En la naciente mañana del día 6 de agosto de 1945, un avión norteamericano apareció solitario por el cielo de Hiroshima. Sería uno más como otros días. A las 8:15 de ese 6 de agosto de hace 80 años, el avión lanzó un enorme artefacto sobre la población de Hiroshima, que iniciaba su actividad ordinaria. Un resplandor blanco, intenso, que más tarde evolucionaría hacia colores cercanos al infierno, envolvió la ciudad con un calor de 1.400 grados en el núcleo de la explosión. Mató a 100.000 personas de una tacada. La ciudad y sus habitantes se convirtieron en ruinas ardientes. Los Estados Unidos de América inauguraban una nueva forma de guerra. Presentaban en sociedad la mayor y más letal arma de muerte y sufrimiento conocida por la humanidad. Tres días más tarde, para que no existieran dudas, los Estados Unidos de América de nuevo lanzaron otra bomba atómica en Nagasaki. Las muertes, también aquí, se contabilizaron por miles, sin incluir quienes morirían en los meses siguientes tras sufrimientos indecibles. Aquellos días de agosto de hace 80 años deberán consignarse en la Historia como los días en que supimos que la humanidad podía destruirse a sí misma con una eficacia y eficiencia incuestionables. Máxima destrucción material, óptimos resultados de muertos, heridos y condenados de por vida por la radiación. Grandes beneficios.

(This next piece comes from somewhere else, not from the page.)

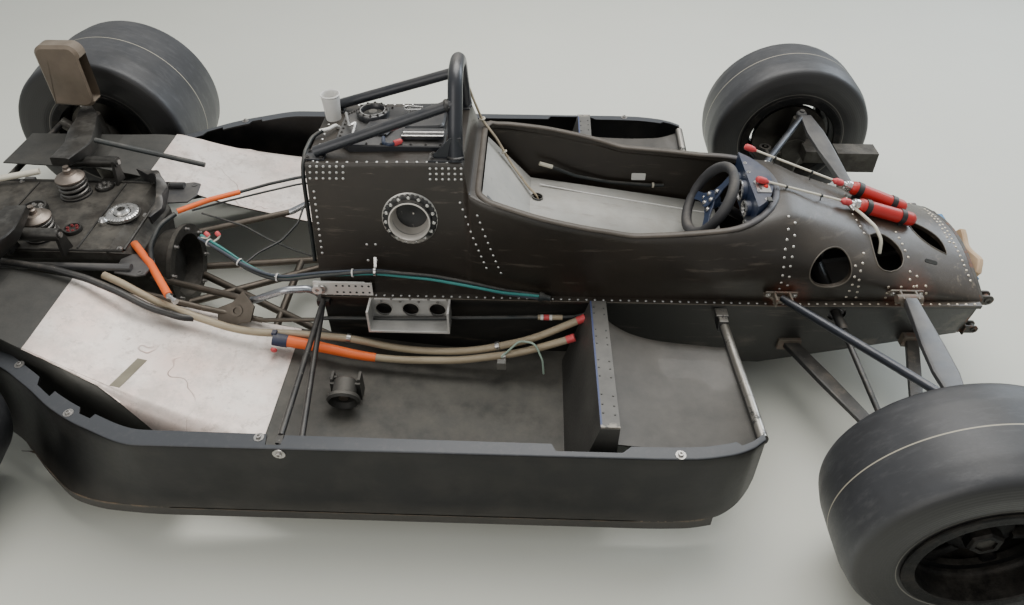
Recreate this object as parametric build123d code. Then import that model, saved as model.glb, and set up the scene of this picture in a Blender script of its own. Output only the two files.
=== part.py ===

La muerte que proviene del cielo se había ensayado en España. Esta vez no fueron los americanos, sino los alemanes, quienes seleccionaron un nuevo escenario más allá de las trincheras y de los frentes de guerra. Italia también había probado el modelo en Etiopía. Y en los comienzos de la guerra Alemania bombardeó Róterdam, Coventry y más ciudades inglesas. Roosevelt describió esos bombardeos a las ciudades como una "barbaridad inhumana que ha alterado profundamente la conciencia de la humanidad". Pero aquellos "bombardeos de saturación" resultaron insignificantes al lado de los que británicos y estadounidenses aplicarían a poblaciones alemanas. Mil aviones pasaron por diversas ciudades de Alemania en una alternancia macabra. Los británicos soltaban su carga por la noche sin precisar objetivos. Los norteamericanos lo hacían de día, afinando mejor. Los más destructivos se dieron en Berlín o Dresde. Alrededor de cien mil muertos se contabilizaron en Dresde. La humanidad ponía en circulación una nueva contabilidad de muerte y destrucción: nunca menos de setenta mil personas y todos cuantos edificios existieran.
En Norteamérica descubrieron que la guerra "rejuvenecía al capitalismo estadounidense". Los beneficios fueron abundantes. Superaron la terrible crisis económica de los años 30 y comenzó un período de crecimiento incontrolado. Un presidente de la General Motors, a la luz de los resultados económicos de aquellos años feroces, propuso mantener una alianza continua entre empresas y ejército para establecer una "economía permanente de guerra". Y así ocurriría: Grecia obtendría armas para su guerra civil. Llegaría Vietnam, las dos Coreas. Afganistán, Libia, Irak, Gaza, Irán. Cuando Estados Unidos necesita guerras, las consigue. La industria de la muerte y la destrucción deben seguir funcionando.
Trump, más tosco que otros presidentes norteamericanos, ha impuesto a la Unión Europea la obligación de comprar armas a la industria norteamericana. Ya está bien de que la paz y el bienestar europeo se consigan a costa de los norteamericanos. Lo cual es una falacia descomunal. Europa debe destinar la mayor cantidad de sus recursos a consumir las armas que construya la industria de guerra de los Estados Unidos. Esto sucede 80 años después de la explosión de aquellas bombas atómicas. El arsenal nuclear se ha multiplicado. Y la amenaza de utilizar ese potencial letal se enuncia de vez en cuando con la mayor frivolidad. El día 15 -atentos a los sucesos de ese día en Alaska- se recordará que la Segunda Guerra Mundial terminó hace 80 años.